* [PROBLEM TO SOLVE] Looking through the listing, how many of its lines hold the word "record"? Answer with only the number.

* [GIVEN DATA]
## start

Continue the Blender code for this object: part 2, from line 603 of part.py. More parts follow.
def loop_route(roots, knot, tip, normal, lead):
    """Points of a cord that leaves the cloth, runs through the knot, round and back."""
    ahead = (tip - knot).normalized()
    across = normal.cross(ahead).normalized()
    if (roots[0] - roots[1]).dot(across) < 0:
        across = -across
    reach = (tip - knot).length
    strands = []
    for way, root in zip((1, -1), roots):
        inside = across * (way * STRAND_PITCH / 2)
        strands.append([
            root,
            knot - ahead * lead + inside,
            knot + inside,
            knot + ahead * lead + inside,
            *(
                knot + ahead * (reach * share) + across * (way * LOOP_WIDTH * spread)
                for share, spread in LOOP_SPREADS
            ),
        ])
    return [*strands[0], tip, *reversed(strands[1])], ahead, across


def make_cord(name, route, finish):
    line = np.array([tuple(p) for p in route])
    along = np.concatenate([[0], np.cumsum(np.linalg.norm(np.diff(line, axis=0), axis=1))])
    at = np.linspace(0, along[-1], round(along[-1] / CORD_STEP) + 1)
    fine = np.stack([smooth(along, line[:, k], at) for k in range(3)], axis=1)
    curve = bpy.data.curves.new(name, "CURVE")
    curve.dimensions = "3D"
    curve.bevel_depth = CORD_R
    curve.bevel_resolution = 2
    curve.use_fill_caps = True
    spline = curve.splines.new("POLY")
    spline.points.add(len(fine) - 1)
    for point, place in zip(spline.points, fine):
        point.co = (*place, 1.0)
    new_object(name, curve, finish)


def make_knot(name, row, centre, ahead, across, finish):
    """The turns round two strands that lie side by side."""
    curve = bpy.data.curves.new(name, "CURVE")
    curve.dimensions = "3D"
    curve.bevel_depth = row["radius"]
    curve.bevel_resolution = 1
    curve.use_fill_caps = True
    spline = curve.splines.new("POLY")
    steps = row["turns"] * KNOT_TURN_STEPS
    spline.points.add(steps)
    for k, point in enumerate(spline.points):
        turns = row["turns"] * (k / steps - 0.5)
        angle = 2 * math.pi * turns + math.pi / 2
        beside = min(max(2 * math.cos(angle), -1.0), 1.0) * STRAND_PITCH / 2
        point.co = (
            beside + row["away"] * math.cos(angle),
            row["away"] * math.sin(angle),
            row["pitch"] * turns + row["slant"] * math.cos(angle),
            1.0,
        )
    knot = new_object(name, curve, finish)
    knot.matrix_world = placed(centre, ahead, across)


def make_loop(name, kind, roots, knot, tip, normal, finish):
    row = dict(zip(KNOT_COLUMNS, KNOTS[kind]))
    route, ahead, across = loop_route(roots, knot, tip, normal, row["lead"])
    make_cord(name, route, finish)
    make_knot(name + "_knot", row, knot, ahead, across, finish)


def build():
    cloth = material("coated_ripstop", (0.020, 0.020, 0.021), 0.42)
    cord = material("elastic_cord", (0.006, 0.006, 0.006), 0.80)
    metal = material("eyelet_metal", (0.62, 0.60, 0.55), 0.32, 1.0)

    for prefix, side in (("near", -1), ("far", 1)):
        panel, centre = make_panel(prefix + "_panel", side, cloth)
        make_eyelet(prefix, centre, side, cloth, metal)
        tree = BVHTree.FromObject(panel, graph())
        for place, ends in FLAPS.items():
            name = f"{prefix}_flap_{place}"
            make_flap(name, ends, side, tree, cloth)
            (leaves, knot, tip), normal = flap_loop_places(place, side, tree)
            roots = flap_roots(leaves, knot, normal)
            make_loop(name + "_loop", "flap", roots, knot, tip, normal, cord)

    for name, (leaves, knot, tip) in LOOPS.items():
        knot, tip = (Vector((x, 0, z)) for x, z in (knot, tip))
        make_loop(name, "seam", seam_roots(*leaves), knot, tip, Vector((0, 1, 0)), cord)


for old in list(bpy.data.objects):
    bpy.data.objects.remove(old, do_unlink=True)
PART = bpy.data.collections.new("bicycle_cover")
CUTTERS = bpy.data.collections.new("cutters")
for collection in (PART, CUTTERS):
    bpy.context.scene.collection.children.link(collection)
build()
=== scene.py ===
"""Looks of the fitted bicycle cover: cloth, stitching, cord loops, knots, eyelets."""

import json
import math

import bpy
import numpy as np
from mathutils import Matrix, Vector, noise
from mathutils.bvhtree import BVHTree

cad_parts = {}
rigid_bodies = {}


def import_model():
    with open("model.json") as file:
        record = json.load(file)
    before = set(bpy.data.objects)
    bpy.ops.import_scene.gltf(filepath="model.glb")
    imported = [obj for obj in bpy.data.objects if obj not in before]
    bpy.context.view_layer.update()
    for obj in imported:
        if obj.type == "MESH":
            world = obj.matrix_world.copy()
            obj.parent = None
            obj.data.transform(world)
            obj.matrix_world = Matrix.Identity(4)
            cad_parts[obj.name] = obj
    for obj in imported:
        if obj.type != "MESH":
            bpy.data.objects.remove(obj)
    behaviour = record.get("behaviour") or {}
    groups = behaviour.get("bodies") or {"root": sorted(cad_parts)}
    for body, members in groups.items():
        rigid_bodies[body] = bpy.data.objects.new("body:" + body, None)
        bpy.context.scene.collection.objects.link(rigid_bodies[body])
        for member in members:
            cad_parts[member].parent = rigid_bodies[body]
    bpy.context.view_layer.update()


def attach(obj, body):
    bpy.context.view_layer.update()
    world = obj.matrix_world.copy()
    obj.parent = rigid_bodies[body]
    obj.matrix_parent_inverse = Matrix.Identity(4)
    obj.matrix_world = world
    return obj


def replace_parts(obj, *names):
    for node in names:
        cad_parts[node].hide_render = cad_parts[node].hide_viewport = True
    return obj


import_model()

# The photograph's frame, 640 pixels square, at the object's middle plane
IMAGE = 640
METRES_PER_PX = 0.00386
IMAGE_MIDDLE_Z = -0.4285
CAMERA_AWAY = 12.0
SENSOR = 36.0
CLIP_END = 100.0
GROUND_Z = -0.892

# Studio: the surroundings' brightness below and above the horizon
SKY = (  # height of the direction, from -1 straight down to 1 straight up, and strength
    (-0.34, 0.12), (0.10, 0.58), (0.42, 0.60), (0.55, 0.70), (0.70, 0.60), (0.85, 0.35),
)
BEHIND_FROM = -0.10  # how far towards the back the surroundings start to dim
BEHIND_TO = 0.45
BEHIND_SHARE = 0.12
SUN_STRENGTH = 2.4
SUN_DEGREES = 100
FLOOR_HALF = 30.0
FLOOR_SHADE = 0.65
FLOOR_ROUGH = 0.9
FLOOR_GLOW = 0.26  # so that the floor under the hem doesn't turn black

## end

* [OUTPUT] 2